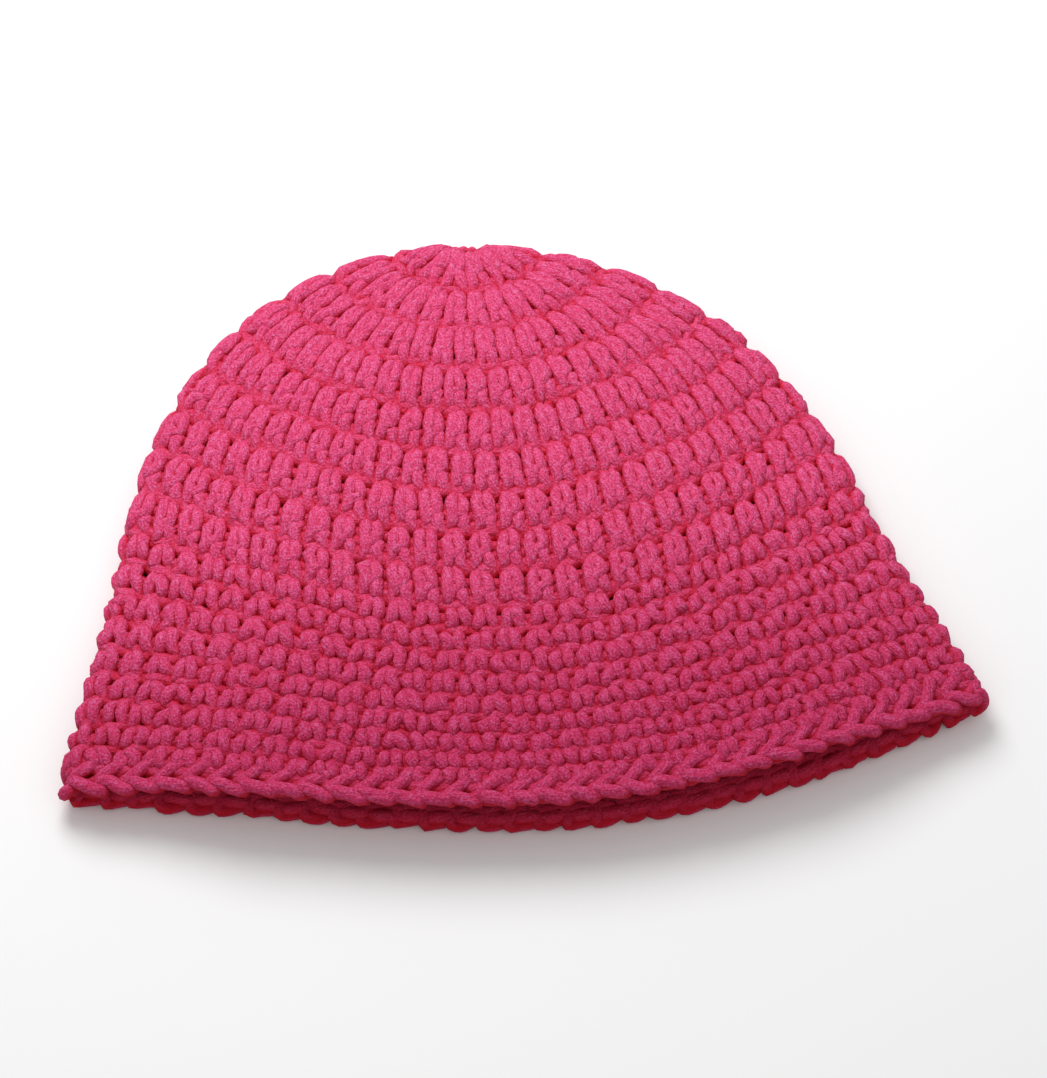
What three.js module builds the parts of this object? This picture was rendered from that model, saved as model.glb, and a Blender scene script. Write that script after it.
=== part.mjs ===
// A crocheted beanie hat, folded flat along its two sides and lying on a table.
//
// The hat is one yarn worked round and round from the crown to the mouth. Each round is a closed
// ring of fabric, and each is its own mesh, in the order in which the hat is crocheted.
//
// Frame: millimetres, +Z up. The hat lies on z = 0, +X is across it, and its mouth faces -Y.
// The origin is the bottom centre of the whole hat's box.
//
// The shape is worked out in two steps. First the upper half of the hat is an open sheet, on which
// each round is a sagging arc from one side to the other. Then the sheet is rolled round its rim
// and mirrored below itself, which gives both layers and the folds that join them.

import * as THREE from 'three';

// The fabric.
const FABRIC_THICKNESS = 6.5;
const FOLD_RADIUS = 4.0; // of the middle of the fabric, where the hat is folded
const ROUND_GAP = 0.3; // clearance between one round and the next

// The rounds, as heights along the fabric's middle line, from the crown to the mouth.
const RING_START = 1.2;
const RING_END = 5.0;
const TALL_ROUNDS = 9;
const TALL_HEIGHT_AT_CROWN = 17.5;
const TALL_HEIGHT_AT_BAND = 12.2;
const BAND_ROUNDS = 9;
const BAND_HEIGHT_AT_TOP = 7.9;
const BAND_HEIGHT_AT_MOUTH = 4.9;
const EDGE_HEIGHT = 5.0;

// The outline of the sheet: a half ellipse for the dome, then two sides that flare to the mouth.
const DOME_HALF_WIDTH = 103;
const DOME_DEPTH = 96;
const FLARE = 0.43; // sideways for each millimetre down
const FLARE_SOFTNESS = 27; // how gently the dome turns into the flare
const MOUTH_TUCK = 4; // how far the sides draw in again at the mouth
const MOUTH_TUCK_POWER = 16;
const FLAT_DEPTH = 1.49; // in hat lengths, the depth at which an arc would no longer sag
const CROWN_ROUNDNESS = 0.57; // of the arcs: 0.5 is an ellipse, and 1 a parabola
const ROUNDNESS_GAIN = 0.75; // from the crown to the mouth
const BEND = 1.8; // sideways, of the hat's middle line halfway down
const CROWN_TURN = THREE.MathUtils.degToRad(-6.4); // the crown lies a little askew to the mouth
const UPPER_SKEW = 0.33; // how much more the mouth sags to the right than to the left
const LOWER_SKEW = 0.43;

// How far the upper layer stands above the fold.
const LIFT_OF_DOME = 9;
const LIFT_OF_MOUTH = 8;
const LIFT_REACH = 62; // distance from the rim at which the lift is complete

// How finely a ring is cut. Its arc has short steps where it turns over the fold.
const TURN_STEPS = 3;
const ARC_STEPS = 7;
const LARGEST_TURN = 0.4; // of half an arc, which limits the turn on the short arcs of the crown

// How finely the sheet is measured.
const RIM_STEP = 1.5;
const RIM_STEPS = 150; // enough to run past the mouth
const ARC_SAMPLES = 240;
const SLOPE_STEP = 0.4;

const tallHeights = taper(TALL_ROUNDS, TALL_HEIGHT_AT_CROWN, TALL_HEIGHT_AT_BAND);
const bandHeights = taper(BAND_ROUNDS, BAND_HEIGHT_AT_TOP, BAND_HEIGHT_AT_MOUTH);
const HAT_LENGTH = RING_END + sum(tallHeights) + sum(bandHeights) + EDGE_HEIGHT;
const ROLL_LENGTH = (Math.PI / 2) * FOLD_RADIUS; // fabric in a quarter turn of the fold
const FOLD_HEIGHT = FABRIC_THICKNESS / 2 + FOLD_RADIUS; // of the fold's centre

function taper(count, first, last) {
  return Array.from({ length: count }, (_, i) => first + ((last - first) * i) / (count - 1));
}

function sum(values) {
  return values.reduce((total, value) => total + value, 0);
}

// The sheet ----------------------------------------------------------------------------------

// Where the arc at this depth meets the rim: half its chord, and how far down that is.
function rimAt(depth) {
  const sag = depth * (1 - depth / (FLAT_DEPTH * HAT_LENGTH)) ** 2;
  const down = depth - sag;
  const above = Math.max(0, DOME_DEPTH - down) / DOME_DEPTH;
  const dome = DOME_HALF_WIDTH * Math.sqrt(Math.max(0, 1 - above * above));
  const flare = FLARE * FLARE_SOFTNESS * Math.log1p(Math.exp((down - DOME_DEPTH) / FLARE_SOFTNESS));
  const tuck = MOUTH_TUCK * Math.min(1, depth / HAT_LENGTH) ** MOUTH_TUCK_POWER;
  return { halfWidth: dome + flare * Math.min(1, down / DOME_DEPTH) - tuck, down, sag };
}

// A point on the arc at this depth, where across runs from 1 at the right side to -1 at the left.
// skew makes its right half sag more than its left, ever more towards the mouth.
function arcPoint(depth, across, skew) {
  const { halfWidth, down, sag } = rimAt(depth);
  const share = depth / HAT_LENGTH;
  const roundness = CROWN_ROUNDNESS + ROUNDNESS_GAIN * share;
  const lean = 1 + skew * across * share ** 3;
  const x = halfWidth * across + BEND * 4 * share * (1 - share);
  const y = -down - sag * lean * Math.max(0, 1 - across * across) ** roundness;
  return new THREE.Vector2(x, y).rotateAround(new THREE.Vector2(), turnAt(depth));
}

function turnAt(depth) {
  return CROWN_TURN * (1 - depth / HAT_LENGTH);
}

// The rim as a chain of points from the crown down one side.
function rimChain(side) {
  const depths = Array.from({ length: RIM_STEPS }, (_, i) => RIM_STEP * i);
  return depths.map((depth) => arcPoint(depth, side, 0));
}

const rim = [...rimChain(-1).reverse(), ...rimChain(1).slice(1)];

// The nearest point of the rim and the direction from it into the sheet.
function nearestOnRim(point) {
  let best = { distance: Infinity };
  for (let i = 0; i + 1 < rim.length; i++) {
    const along = rim[i + 1].clone().sub(rim[i]);
    const t = THREE.MathUtils.clamp(
      point.clone().sub(rim[i]).dot(along) / along.lengthSq(), 0, 1);
    const foot = rim[i].clone().addScaledVector(along, t);
    const distance = foot.distanceTo(point);
    if (distance < best.distance) {
      best = { distance, foot, inward: new THREE.Vector2(along.y, -along.x).normalize() };
    }
  }
  return best;
}

// One arc as a chain of points, with its length.
function arcAt(depth, skew) {
  const points = [];
  for (let i = 0; i <= ARC_SAMPLES; i++) {
    points.push(arcPoint(depth, Math.cos((Math.PI * i) / ARC_SAMPLES), skew));
  }
  const lengths = [0];
  for (let i = 1; i < points.length; i++) {
    lengths.push(lengths[i - 1] + points[i].distanceTo(points[i - 1]));
  }
  return { points, lengths, total: lengths[lengths.length - 1] };
}

function arcsAt(depth) {
  return { upper: arcAt(depth, UPPER_SKEW), lower: arcAt(depth, LOWER_SKEW) };
}

function pointAlong(arc, length) {
  const i = Math.max(1, arc.lengths.findIndex((value) => value >= length));
  const before = arc.lengths[i - 1];
  const t = (length - before) / (arc.lengths[i] - before);
  return arc.points[i - 1].clone().lerp(arc.points[i], t);
}

// The folded hat -----------------------------------------------------------------------------

// Rolls the sheet's rim under. A point nearer to the rim than the roll's quarter turn moves on to
// the roll, and the rest of the sheet stays where it is. layer is 1 for the upper layer of the
// hat and -1 for the lower.
function folded(point, depth, layer) {
  const { distance, foot, inward } = nearestOnRim(point);
  const place = point.clone();
  let angle = Math.PI / 2;
  if (distance < ROLL_LENGTH) {
    angle = distance / FOLD_RADIUS;
    const inset = ROLL_LENGTH - FOLD_RADIUS * Math.cos(angle);
    place.copy(foot).addScaledVector(inward, inset);
  }
  const rise = Math.sin((Math.PI / 2) * Math.min(1, distance / LIFT_REACH)) ** 2;
  const height = THREE.MathUtils.lerp(LIFT_OF_DOME, LIFT_OF_MOUTH, (depth / HAT_LENGTH) ** 3);
  const lift = layer > 0 ? height * rise : 0;
  const z = FOLD_HEIGHT + layer * FOLD_RADIUS * Math.sin(angle) + lift;
  return new THREE.Vector3(place.x, place.y, z);
}

// The fabric's middle, round by round. turn runs from 0 at the right fold over the upper layer to
// 1 at the left fold, and back through the lower layer to 2.
function loopPoint(depth, arcs, turn) {
  const at = ((turn % 2) + 2) % 2;
  if (at <= 1) return folded(pointAlong(arcs.upper, at * arcs.upper.total), depth, 1);
  return folded(pointAlong(arcs.lower, (2 - at) * arcs.lower.total), depth, -1);
}

// Where along an arc a ring is cut, as shares of its length, from one fold nearly to the other.
function cuts(arc) {
  const half = arc.total / 2;
  const roll = Math.min(ROLL_LENGTH, LARGEST_TURN * half);
  const quarter = [];
  for (let i = 0; i < TURN_STEPS; i++) quarter.push((roll * i) / TURN_STEPS);
  for (let i = 0; i < ARC_STEPS; i++) quarter.push(roll + ((half - roll) * i) / ARC_STEPS);
  const rest = [...quarter, half].slice(1).reverse().map((value) => 2 * half - value);
  return [...quarter, ...rest].map((value) => value / arc.total);
}

function section(depth) {
  const [above, here, below] = [-SLOPE_STEP, 0, SLOPE_STEP].map((step) => arcsAt(depth + step));
  const turns = [...cuts(here.upper), ...cuts(here.lower).map((share) => 1 + share)];
  const ahead = SLOPE_STEP / here.upper.total;
  return turns.map((turn) => {
    const onward = loopPoint(depth, here, turn + ahead)
      .sub(loopPoint(depth, here, turn - ahead));
    const down = loopPoint(depth + SLOPE_STEP, below, turn)
      .sub(loopPoint(depth - SLOPE_STEP, above, turn));
    return { middle: loopPoint(depth, here, turn), outward: onward.cross(down).normalize() };
  });
}

// Ring solids --------------------------------------------------------------------------------

// Each profile is a closed chain of [share of the height, share of the thickness] pairs, from
// the crown side over the outer face to the mouth side and back along the inner face.
const ROUNDED = [[0, 0.3], [0.22, 0.5], [0.78, 0.5], [1, 0.3], [1, -0.5], [0, -0.5]];
const PLAIN = [[0, 0.4], [1, 0.4], [1, -0.4], [0, -0.4]];

function ringGeometry(from, to, profile) {
  const start = from + ROUND_GAP / 2;
  const height = to - from - ROUND_GAP;
  const columns = profile.map(([share, out]) => section(start + share * height)
    .map(({ middle, outward }) => middle.addScaledVector(outward, out * FABRIC_THICKNESS)));
  const positions = columns.flat().flatMap((point) => point.toArray());
  const count = columns[0].length;
  const indices = [];
  for (let side = 0; side < columns.length; side++) {
    const next = (side + 1) % columns.length;
    for (let i = 0; i < count; i++) {
      const j = (i + 1) % count;
      const [a, b, c, d] = [side * count + i, next * count + i, next * count + j, side * count + j];
      // The face towards the crown is split like the neighbour's face that it meets.
      if (next === 0) indices.push(a, d, b, b, d, c);
      else indices.push(a, c, b, a, d, c);
    }
  }
  const geometry = new THREE.BufferGeometry();
  geometry.setAttribute('position', new THREE.Float32BufferAttribute(positions, 3));
  geometry.setIndex(indices);
  geometry.computeVertexNormals();
  return geometry;
}

const crownYarn = new THREE.MeshStandardMaterial({ color: 0xd8487f, roughness: 0.9, metalness: 0 });
const bandYarn = new THREE.MeshStandardMaterial({ color: 0xc23a6c, roughness: 0.9, metalness: 0 });
const edgeYarn = new THREE.MeshStandardMaterial({ color: 0xb5325f, roughness: 0.9, metalness: 0 });

function ring(name, from, to, profile, material) {
  const mesh = new THREE.Mesh(ringGeometry(from, to, profile), material);
  mesh.name = name;
  return mesh;
}

const hat = new THREE.Group();
hat.add(ring('crown_ring', RING_START, RING_END, PLAIN, crownYarn));
let depth = RING_END;
tallHeights.forEach((height, i) => {
  hat.add(ring(`tall_round_${i + 1}`, depth, depth + height, ROUNDED, crownYarn));
  depth += height;
});
bandHeights.forEach((height, i) => {
  hat.add(ring(`band_round_${i + 1}`, depth, depth + height, ROUNDED, bandYarn));
  depth += height;
});
hat.add(ring('edge_chain', depth, depth + EDGE_HEIGHT, ROUNDED, edgeYarn));

// Moves the hat so that the middle of its box is over the origin. It already lies on z = 0.
const box = new THREE.Box3().setFromObject(hat);
const centre = box.getCenter(new THREE.Vector3());
hat.position.set(-centre.x, -centre.y, 0);

const part = new THREE.Group();
part.add(hat);
export default part;
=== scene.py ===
"""A crocheted beanie hat, lying folded flat on a table.

Each round of crochet is one loop of yarn. Its path is written once, as a single stitch, then
repeated round the hat and laid on the fabric. The fabric's two layers are one sheet, rolled round
its rim as in the rounds' solids.
"""

import math

import bpy
import numpy as np
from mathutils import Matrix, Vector


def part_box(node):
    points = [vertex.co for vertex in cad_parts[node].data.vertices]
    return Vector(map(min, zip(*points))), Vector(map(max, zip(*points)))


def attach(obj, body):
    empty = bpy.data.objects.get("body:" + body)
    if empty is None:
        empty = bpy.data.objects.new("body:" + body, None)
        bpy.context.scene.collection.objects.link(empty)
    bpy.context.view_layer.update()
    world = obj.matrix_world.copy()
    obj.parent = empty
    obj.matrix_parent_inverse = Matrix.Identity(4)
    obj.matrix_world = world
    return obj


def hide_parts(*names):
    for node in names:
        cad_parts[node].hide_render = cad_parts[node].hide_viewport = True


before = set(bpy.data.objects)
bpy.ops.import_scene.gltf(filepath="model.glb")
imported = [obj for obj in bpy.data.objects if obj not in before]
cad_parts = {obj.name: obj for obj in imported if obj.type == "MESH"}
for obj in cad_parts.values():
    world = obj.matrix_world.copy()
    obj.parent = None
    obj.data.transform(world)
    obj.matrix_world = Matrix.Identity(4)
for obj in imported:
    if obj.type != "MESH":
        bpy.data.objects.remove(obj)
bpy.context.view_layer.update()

MM = 0.001

# The fabric, in millimetres, as the rounds' solids have it.
FABRIC_THICKNESS = 6.5
FOLD_RADIUS = 4.0
RING_END = 5.0
TALL_HEIGHTS = np.linspace(17.5, 12.2, 9)
BAND_HEIGHTS = np.linspace(7.9, 4.9, 9)
EDGE_HEIGHT = 5.0
HAT_LENGTH = RING_END + TALL_HEIGHTS.sum() + BAND_HEIGHTS.sum() + EDGE_HEIGHT
ROLL_LENGTH = math.pi / 2 * FOLD_RADIUS
FOLD_HEIGHT = FABRIC_THICKNESS / 2 + FOLD_RADIUS

# The outline of the sheet: a half ellipse for the dome, then two sides that flare to the mouth.
DOME_HALF_WIDTH = 103
DOME_DEPTH = 96
FLARE = 0.43
FLARE_SOFTNESS = 27
MOUTH_TUCK = 4
MOUTH_TUCK_POWER = 16
FLAT_DEPTH = 1.49  # in hat lengths, the depth at which an arc would no longer sag
CROWN_ROUNDNESS = 0.57  # of the arcs: 0.5 is an ellipse, and 1 a parabola
ROUNDNESS_GAIN = 0.75  # from the crown to the mouth
BEND = 1.8
CROWN_TURN = math.radians(-6.4)
UPPER_SKEW = 0.33
LOWER_SKEW = 0.43

# How far the upper layer stands above the fold.
LIFT_OF_DOME = 9
LIFT_OF_MOUTH = 8
LIFT_REACH = 62

# How finely the sheet is worked out.
RIM_STEP = 1.5
RIM_STEPS = 150
ARC_CUTS = 720
ARC_SAMPLES = 360
DEPTH_STEP = 0.75
DEPTH_MARGIN = 4  # past the mouth, for the edge's lowest loops

# The crown ring's top edge is where the outer face of the fabric turns over the fold, this far
# from the sheet's own end.
CROWN_OVERHANG = 0.32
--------
__WRITTEN TASK__. Look above for the line containing "const crownYarn = new". Output from there through the line containing "cad_parts[node].hide_render = cad_parts[node].hide_viewport", exactly and inclusively.

__FINISHED TASK__.
const crownYarn = new THREE.MeshStandardMaterial({ color: 0xd8487f, roughness: 0.9, metalness: 0 });
const bandYarn = new THREE.MeshStandardMaterial({ color: 0xc23a6c, roughness: 0.9, metalness: 0 });
const edgeYarn = new THREE.MeshStandardMaterial({ color: 0xb5325f, roughness: 0.9, metalness: 0 });

function ring(name, from, to, profile, material) {
  const mesh = new THREE.Mesh(ringGeometry(from, to, profile), material);
  mesh.name = name;
  return mesh;
}

const hat = new THREE.Group();
hat.add(ring('crown_ring', RING_START, RING_END, PLAIN, crownYarn));
let depth = RING_END;
tallHeights.forEach((height, i) => {
  hat.add(ring(`tall_round_${i + 1}`, depth, depth + height, ROUNDED, crownYarn));
  depth += height;
});
bandHeights.forEach((height, i) => {
  hat.add(ring(`band_round_${i + 1}`, depth, depth + height, ROUNDED, bandYarn));
  depth += height;
});
hat.add(ring('edge_chain', depth, depth + EDGE_HEIGHT, ROUNDED, edgeYarn));

// Moves the hat so that the middle of its box is over the origin. It already lies on z = 0.
const box = new THREE.Box3().setFromObject(hat);
const centre = box.getCenter(new THREE.Vector3());
hat.position.set(-centre.x, -centre.y, 0);

const part = new THREE.Group();
part.add(hat);
export default part;
=== scene.py ===
"""A crocheted beanie hat, lying folded flat on a table.

Each round of crochet is one loop of yarn. Its path is written once, as a single stitch, then
repeated round the hat and laid on the fabric. The fabric's two layers are one sheet, rolled round
its rim as in the rounds' solids.
"""

import math

import bpy
import numpy as np
from mathutils import Matrix, Vector


def part_box(node):
    points = [vertex.co for vertex in cad_parts[node].data.vertices]
    return Vector(map(min, zip(*points))), Vector(map(max, zip(*points)))


def attach(obj, body):
    empty = bpy.data.objects.get("body:" + body)
    if empty is None:
        empty = bpy.data.objects.new("body:" + body, None)
        bpy.context.scene.collection.objects.link(empty)
    bpy.context.view_layer.update()
    world = obj.matrix_world.copy()
    obj.parent = empty
    obj.matrix_parent_inverse = Matrix.Identity(4)
    obj.matrix_world = world
    return obj


def hide_parts(*names):
    for node in names:
        cad_parts[node].hide_render = cad_parts[node].hide_viewport = True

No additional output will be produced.